Objective -
The data must be returned in full and exactly as given.

Information supplied -
Start

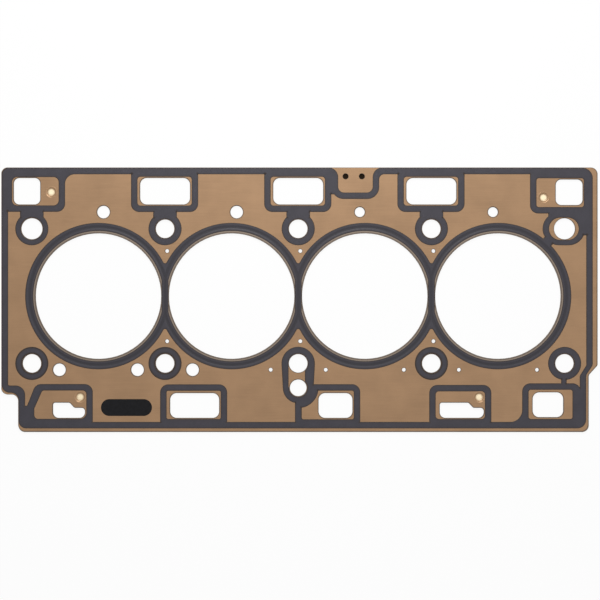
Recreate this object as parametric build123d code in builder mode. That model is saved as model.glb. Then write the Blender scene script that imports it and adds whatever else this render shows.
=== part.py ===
from build123d import *
from math import atan2, degrees, hypot, sqrt
import os

os.makedirs("parts", exist_ok=True)

# Cylinder head gasket for an in-line four: three steel sheets clinched together, with a printed
# elastomer seal on both outer faces. All sizes are in mm. The origin is the middle of the head-bolt
# pattern on the block-side face of the lower sheet, X runs along the cylinders, Z points at the head.

# Cylinders and head bolts
PITCH = 90.0
WEB_W = 5.2
BORE_TO_BOLT_ROW = 3.1
BOLT_R = 6.4
DOWEL_R = 7.1

# Sheets. Each bead's crest touches the carrier and holds the thin sheets off it.
SHEET_T = 0.25
CARRIER_T = 0.7
BEAD_H = 0.2
COAT_T = 0.06

# What the thin sheets leave of the carrier: a ledge inside each opening and along two edges
LEDGE = 0.4
BORE_LEDGE = 0.2
DOWEL_LEDGE = 0.2
EDGE_STEP = 0.6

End

Solution to this task -
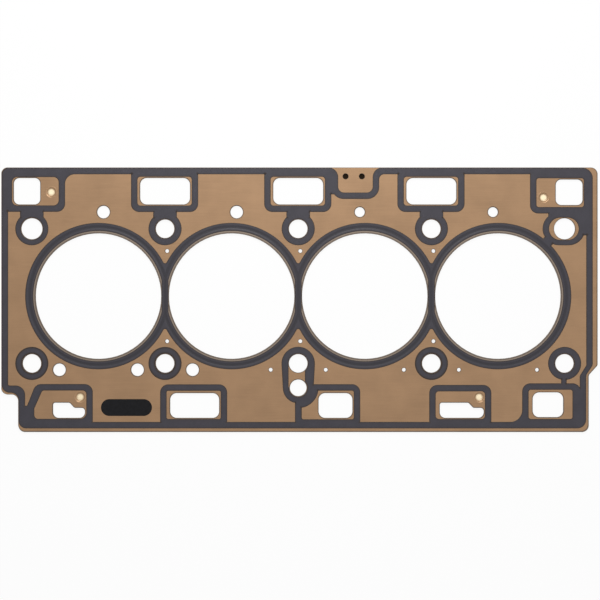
Recreate this object as parametric build123d code in builder mode. That model is saved as model.glb. Then write the Blender scene script that imports it and adds whatever else this render shows.
=== part.py ===
from build123d import *
from math import atan2, degrees, hypot, sqrt
import os

os.makedirs("parts", exist_ok=True)

# Cylinder head gasket for an in-line four: three steel sheets clinched together, with a printed
# elastomer seal on both outer faces. All sizes are in mm. The origin is the middle of the head-bolt
# pattern on the block-side face of the lower sheet, X runs along the cylinders, Z points at the head.

# Cylinders and head bolts
PITCH = 90.0
WEB_W = 5.2
BORE_TO_BOLT_ROW = 3.1
BOLT_R = 6.4
DOWEL_R = 7.1

# Sheets. Each bead's crest touches the carrier and holds the thin sheets off it.
SHEET_T = 0.25
CARRIER_T = 0.7
BEAD_H = 0.2
COAT_T = 0.06

# What the thin sheets leave of the carrier: a ledge inside each opening and along two edges
LEDGE = 0.4
BORE_LEDGE = 0.2
DOWEL_LEDGE = 0.2
EDGE_STEP = 0.6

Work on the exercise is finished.